- **PROBLEM STATEMENT**: Every entry must be copied word for word.

- **MATERIAL FOR THIS TASK**:
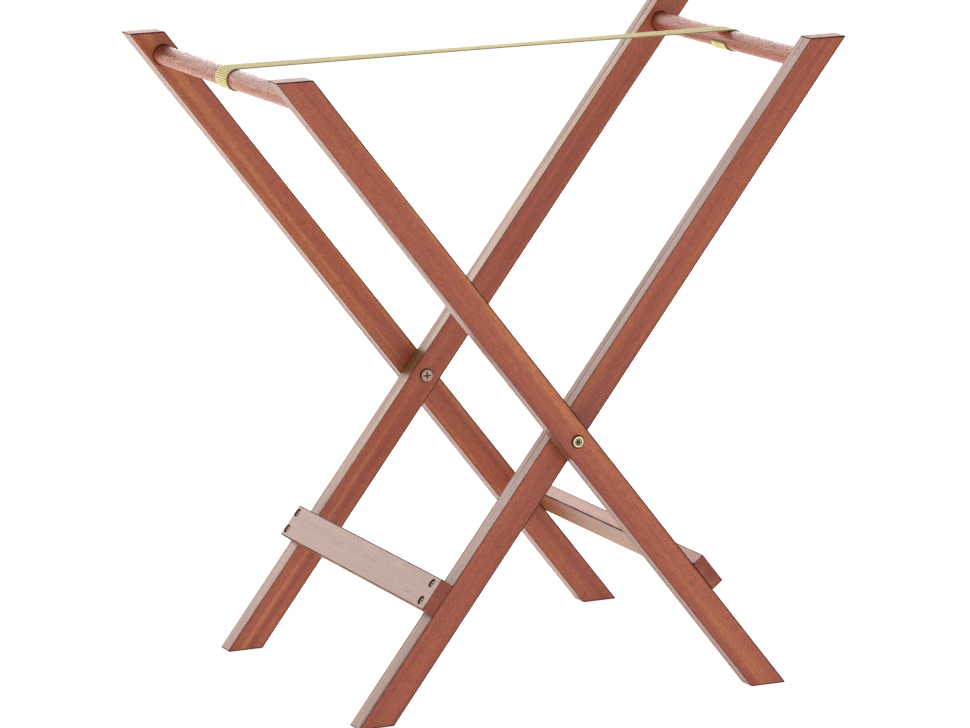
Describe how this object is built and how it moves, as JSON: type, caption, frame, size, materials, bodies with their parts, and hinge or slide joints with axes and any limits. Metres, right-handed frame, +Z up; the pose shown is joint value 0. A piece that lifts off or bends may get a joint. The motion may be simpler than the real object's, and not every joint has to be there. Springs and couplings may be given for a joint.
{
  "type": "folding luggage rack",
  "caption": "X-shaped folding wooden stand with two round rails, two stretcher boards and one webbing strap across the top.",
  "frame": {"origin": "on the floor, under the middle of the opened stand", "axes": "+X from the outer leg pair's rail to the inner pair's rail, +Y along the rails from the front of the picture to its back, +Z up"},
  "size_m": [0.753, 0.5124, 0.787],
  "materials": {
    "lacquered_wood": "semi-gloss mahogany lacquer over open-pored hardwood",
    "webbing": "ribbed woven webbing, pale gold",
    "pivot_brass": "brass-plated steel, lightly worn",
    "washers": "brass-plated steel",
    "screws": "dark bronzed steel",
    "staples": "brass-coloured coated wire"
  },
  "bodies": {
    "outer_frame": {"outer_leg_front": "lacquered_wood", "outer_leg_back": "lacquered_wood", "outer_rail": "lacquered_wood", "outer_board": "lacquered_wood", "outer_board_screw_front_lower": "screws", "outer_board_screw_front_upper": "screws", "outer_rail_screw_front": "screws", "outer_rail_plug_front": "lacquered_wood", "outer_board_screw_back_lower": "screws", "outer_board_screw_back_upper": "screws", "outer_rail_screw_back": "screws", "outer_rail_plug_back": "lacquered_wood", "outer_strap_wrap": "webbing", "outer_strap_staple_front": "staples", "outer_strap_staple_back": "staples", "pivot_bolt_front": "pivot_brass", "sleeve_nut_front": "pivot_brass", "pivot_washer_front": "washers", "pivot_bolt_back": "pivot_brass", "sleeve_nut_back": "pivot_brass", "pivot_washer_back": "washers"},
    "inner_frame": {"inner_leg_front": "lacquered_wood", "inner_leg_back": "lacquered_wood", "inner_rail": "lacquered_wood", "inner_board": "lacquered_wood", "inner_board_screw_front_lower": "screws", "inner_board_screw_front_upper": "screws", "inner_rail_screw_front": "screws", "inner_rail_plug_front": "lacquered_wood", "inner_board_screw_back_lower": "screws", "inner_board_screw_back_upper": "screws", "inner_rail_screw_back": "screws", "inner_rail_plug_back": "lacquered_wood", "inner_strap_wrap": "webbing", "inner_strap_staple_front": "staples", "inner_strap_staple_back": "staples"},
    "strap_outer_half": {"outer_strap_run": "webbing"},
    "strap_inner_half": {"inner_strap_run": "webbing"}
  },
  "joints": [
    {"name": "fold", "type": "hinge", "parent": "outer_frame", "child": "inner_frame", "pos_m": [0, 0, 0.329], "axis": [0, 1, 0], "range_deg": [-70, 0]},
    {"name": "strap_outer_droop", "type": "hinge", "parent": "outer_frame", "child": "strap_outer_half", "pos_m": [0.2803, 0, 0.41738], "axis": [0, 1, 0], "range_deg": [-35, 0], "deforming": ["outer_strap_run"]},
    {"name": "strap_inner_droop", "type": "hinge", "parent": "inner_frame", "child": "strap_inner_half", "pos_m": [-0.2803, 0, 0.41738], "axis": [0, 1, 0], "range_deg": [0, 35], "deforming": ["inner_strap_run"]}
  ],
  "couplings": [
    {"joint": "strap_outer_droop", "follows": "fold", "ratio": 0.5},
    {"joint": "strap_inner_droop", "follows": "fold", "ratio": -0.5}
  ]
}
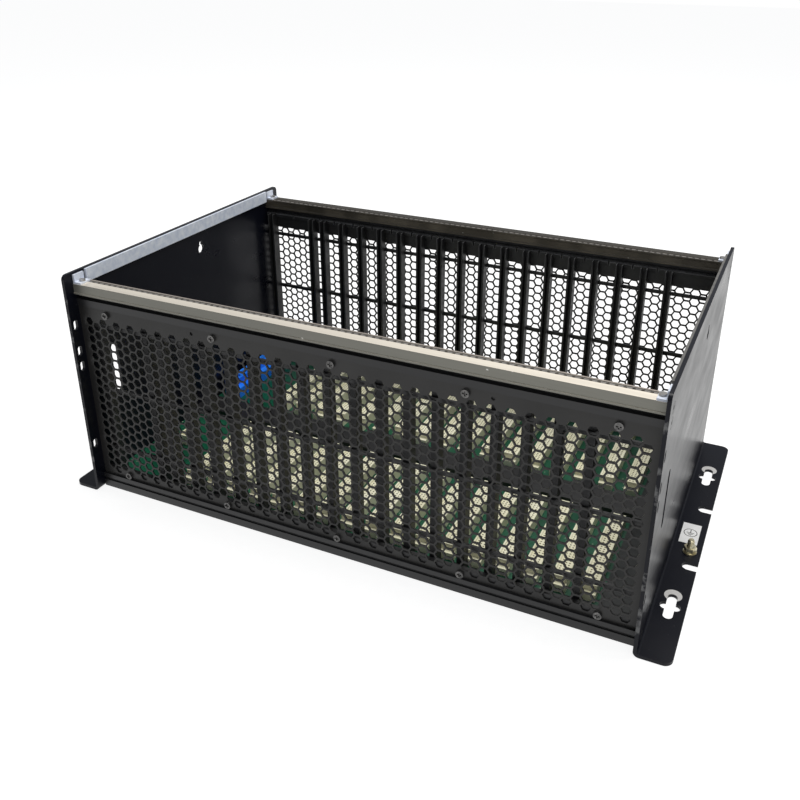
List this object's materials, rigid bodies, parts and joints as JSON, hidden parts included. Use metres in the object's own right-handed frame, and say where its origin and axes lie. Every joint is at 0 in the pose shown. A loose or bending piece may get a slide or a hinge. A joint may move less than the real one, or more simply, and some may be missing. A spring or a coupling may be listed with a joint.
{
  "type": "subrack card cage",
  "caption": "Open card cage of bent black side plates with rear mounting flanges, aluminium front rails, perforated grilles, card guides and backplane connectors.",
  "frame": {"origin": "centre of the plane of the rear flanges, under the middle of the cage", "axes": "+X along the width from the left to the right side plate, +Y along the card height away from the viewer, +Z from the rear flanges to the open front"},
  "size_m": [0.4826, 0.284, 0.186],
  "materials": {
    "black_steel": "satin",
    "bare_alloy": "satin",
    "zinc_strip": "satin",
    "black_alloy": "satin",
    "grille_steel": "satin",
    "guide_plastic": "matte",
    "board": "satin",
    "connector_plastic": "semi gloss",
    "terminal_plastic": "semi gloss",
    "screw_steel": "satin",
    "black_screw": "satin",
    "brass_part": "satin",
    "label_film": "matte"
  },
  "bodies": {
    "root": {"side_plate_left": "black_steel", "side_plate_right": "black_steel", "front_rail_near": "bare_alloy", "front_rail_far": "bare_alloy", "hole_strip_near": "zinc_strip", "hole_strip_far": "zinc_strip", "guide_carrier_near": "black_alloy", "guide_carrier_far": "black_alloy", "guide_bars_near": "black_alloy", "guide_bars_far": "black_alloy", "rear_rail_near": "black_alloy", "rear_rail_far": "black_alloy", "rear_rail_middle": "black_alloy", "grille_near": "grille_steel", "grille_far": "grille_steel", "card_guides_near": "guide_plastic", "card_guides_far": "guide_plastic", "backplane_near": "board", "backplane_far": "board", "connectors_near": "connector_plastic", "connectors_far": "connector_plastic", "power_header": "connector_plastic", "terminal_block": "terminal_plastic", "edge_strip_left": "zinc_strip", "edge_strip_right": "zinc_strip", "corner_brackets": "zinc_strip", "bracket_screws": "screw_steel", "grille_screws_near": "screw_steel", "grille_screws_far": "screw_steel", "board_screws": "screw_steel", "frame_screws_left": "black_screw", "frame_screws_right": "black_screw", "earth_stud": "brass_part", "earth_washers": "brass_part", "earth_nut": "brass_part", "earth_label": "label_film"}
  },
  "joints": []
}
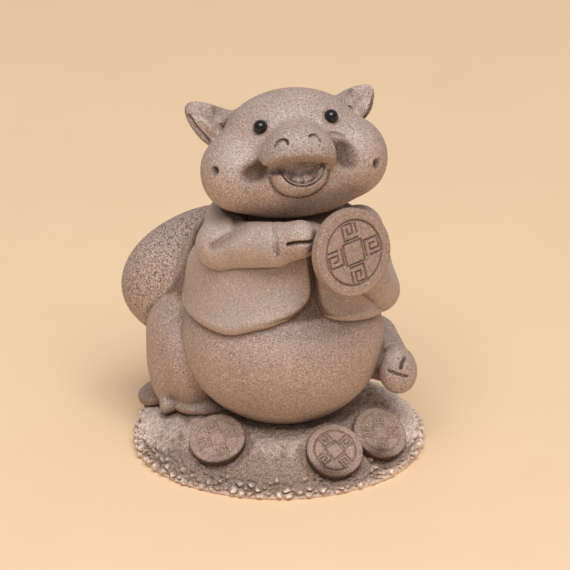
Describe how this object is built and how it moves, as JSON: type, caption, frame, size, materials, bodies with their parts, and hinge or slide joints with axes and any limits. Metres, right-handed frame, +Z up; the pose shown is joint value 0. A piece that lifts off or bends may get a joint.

- **REPLY**:
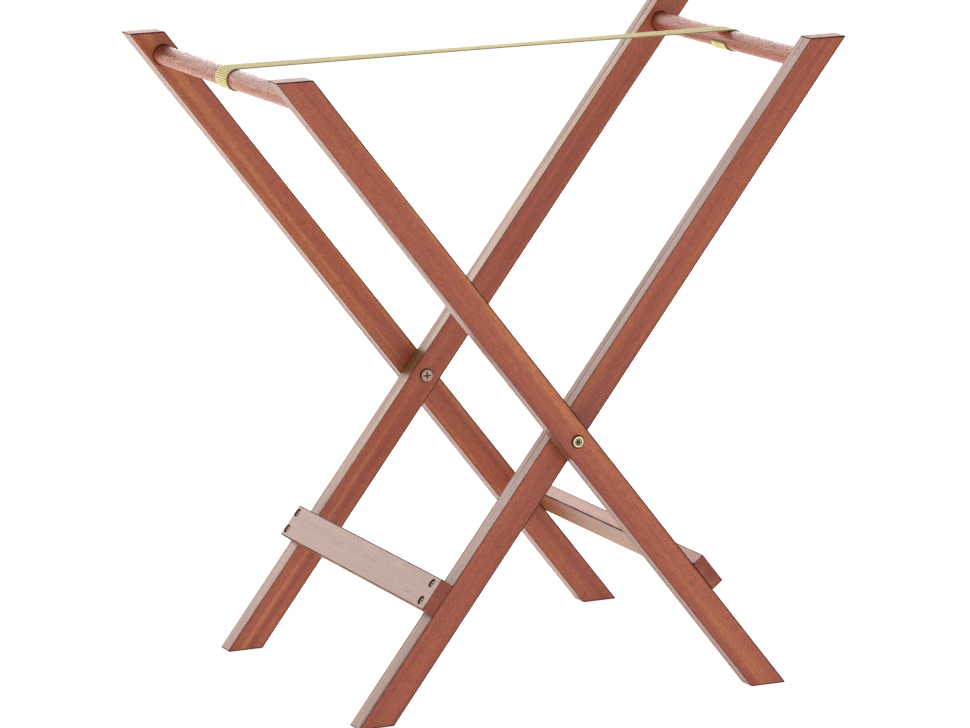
Describe how this object is built and how it moves, as JSON: type, caption, frame, size, materials, bodies with their parts, and hinge or slide joints with axes and any limits. Metres, right-handed frame, +Z up; the pose shown is joint value 0. A piece that lifts off or bends may get a joint. The motion may be simpler than the real object's, and not every joint has to be there. Springs and couplings may be given for a joint.
{
  "type": "folding luggage rack",
  "caption": "X-shaped folding wooden stand with two round rails, two stretcher boards and one webbing strap across the top.",
  "frame": {"origin": "on the floor, under the middle of the opened stand", "axes": "+X from the outer leg pair's rail to the inner pair's rail, +Y along the rails from the front of the picture to its back, +Z up"},
  "size_m": [0.753, 0.5124, 0.787],
  "materials": {
    "lacquered_wood": "semi-gloss mahogany lacquer over open-pored hardwood",
    "webbing": "ribbed woven webbing, pale gold",
    "pivot_brass": "brass-plated steel, lightly worn",
    "washers": "brass-plated steel",
    "screws": "dark bronzed steel",
    "staples": "brass-coloured coated wire"
  },
  "bodies": {
    "outer_frame": {"outer_leg_front": "lacquered_wood", "outer_leg_back": "lacquered_wood", "outer_rail": "lacquered_wood", "outer_board": "lacquered_wood", "outer_board_screw_front_lower": "screws", "outer_board_screw_front_upper": "screws", "outer_rail_screw_front": "screws", "outer_rail_plug_front": "lacquered_wood", "outer_board_screw_back_lower": "screws", "outer_board_screw_back_upper": "screws", "outer_rail_screw_back": "screws", "outer_rail_plug_back": "lacquered_wood", "outer_strap_wrap": "webbing", "outer_strap_staple_front": "staples", "outer_strap_staple_back": "staples", "pivot_bolt_front": "pivot_brass", "sleeve_nut_front": "pivot_brass", "pivot_washer_front": "washers", "pivot_bolt_back": "pivot_brass", "sleeve_nut_back": "pivot_brass", "pivot_washer_back": "washers"},
    "inner_frame": {"inner_leg_front": "lacquered_wood", "inner_leg_back": "lacquered_wood", "inner_rail": "lacquered_wood", "inner_board": "lacquered_wood", "inner_board_screw_front_lower": "screws", "inner_board_screw_front_upper": "screws", "inner_rail_screw_front": "screws", "inner_rail_plug_front": "lacquered_wood", "inner_board_screw_back_lower": "screws", "inner_board_screw_back_upper": "screws", "inner_rail_screw_back": "screws", "inner_rail_plug_back": "lacquered_wood", "inner_strap_wrap": "webbing", "inner_strap_staple_front": "staples", "inner_strap_staple_back": "staples"},
    "strap_outer_half": {"outer_strap_run": "webbing"},
    "strap_inner_half": {"inner_strap_run": "webbing"}
  },
  "joints": [
    {"name": "fold", "type": "hinge", "parent": "outer_frame", "child": "inner_frame", "pos_m": [0, 0, 0.329], "axis": [0, 1, 0], "range_deg": [-70, 0]},
    {"name": "strap_outer_droop", "type": "hinge", "parent": "outer_frame", "child": "strap_outer_half", "pos_m": [0.2803, 0, 0.41738], "axis": [0, 1, 0], "range_deg": [-35, 0], "deforming": ["outer_strap_run"]},
    {"name": "strap_inner_droop", "type": "hinge", "parent": "inner_frame", "child": "strap_inner_half", "pos_m": [-0.2803, 0, 0.41738], "axis": [0, 1, 0], "range_deg": [0, 35], "deforming": ["inner_strap_run"]}
  ],
  "couplings": [
    {"joint": "strap_outer_droop", "follows": "fold", "ratio": 0.5},
    {"joint": "strap_inner_droop", "follows": "fold", "ratio": -0.5}
  ]
}
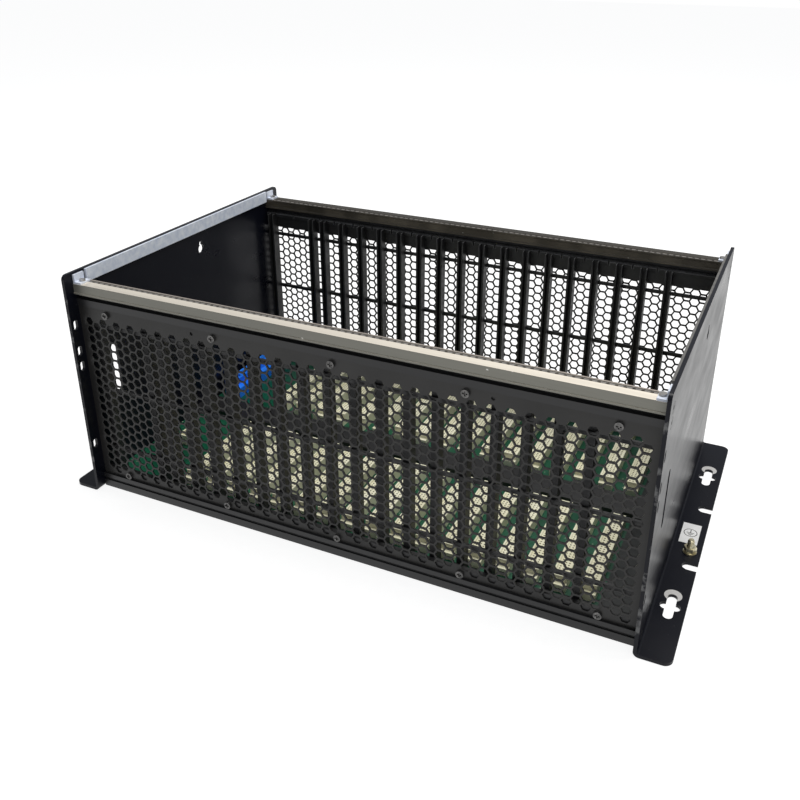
List this object's materials, rigid bodies, parts and joints as JSON, hidden parts included. Use metres in the object's own right-handed frame, and say where its origin and axes lie. Every joint is at 0 in the pose shown. A loose or bending piece may get a slide or a hinge. A joint may move less than the real one, or more simply, and some may be missing. A spring or a coupling may be listed with a joint.
{
  "type": "subrack card cage",
  "caption": "Open card cage of bent black side plates with rear mounting flanges, aluminium front rails, perforated grilles, card guides and backplane connectors.",
  "frame": {"origin": "centre of the plane of the rear flanges, under the middle of the cage", "axes": "+X along the width from the left to the right side plate, +Y along the card height away from the viewer, +Z from the rear flanges to the open front"},
  "size_m": [0.4826, 0.284, 0.186],
  "materials": {
    "black_steel": "satin",
    "bare_alloy": "satin",
    "zinc_strip": "satin",
    "black_alloy": "satin",
    "grille_steel": "satin",
    "guide_plastic": "matte",
    "board": "satin",
    "connector_plastic": "semi gloss",
    "terminal_plastic": "semi gloss",
    "screw_steel": "satin",
    "black_screw": "satin",
    "brass_part": "satin",
    "label_film": "matte"
  },
  "bodies": {
    "root": {"side_plate_left": "black_steel", "side_plate_right": "black_steel", "front_rail_near": "bare_alloy", "front_rail_far": "bare_alloy", "hole_strip_near": "zinc_strip", "hole_strip_far": "zinc_strip", "guide_carrier_near": "black_alloy", "guide_carrier_far": "black_alloy", "guide_bars_near": "black_alloy", "guide_bars_far": "black_alloy", "rear_rail_near": "black_alloy", "rear_rail_far": "black_alloy", "rear_rail_middle": "black_alloy", "grille_near": "grille_steel", "grille_far": "grille_steel", "card_guides_near": "guide_plastic", "card_guides_far": "guide_plastic", "backplane_near": "board", "backplane_far": "board", "connectors_near": "connector_plastic", "connectors_far": "connector_plastic", "power_header": "connector_plastic", "terminal_block": "terminal_plastic", "edge_strip_left": "zinc_strip", "edge_strip_right": "zinc_strip", "corner_brackets": "zinc_strip", "bracket_screws": "screw_steel", "grille_screws_near": "screw_steel", "grille_screws_far": "screw_steel", "board_screws": "screw_steel", "frame_screws_left": "black_screw", "frame_screws_right": "black_screw", "earth_stud": "brass_part", "earth_washers": "brass_part", "earth_nut": "brass_part", "earth_label": "label_film"}
  },
  "joints": []
}
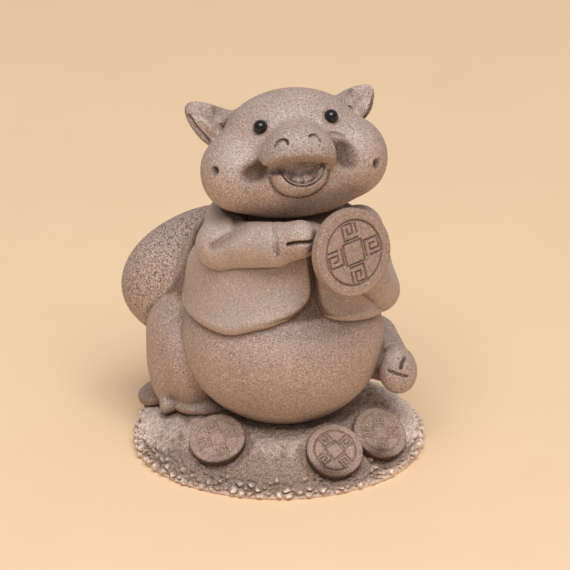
Describe how this object is built and how it moves, as JSON: type, caption, frame, size, materials, bodies with their parts, and hinge or slide joints with axes and any limits. Metres, right-handed frame, +Z up; the pose shown is joint value 0. A piece that lifts off or bends may get a joint.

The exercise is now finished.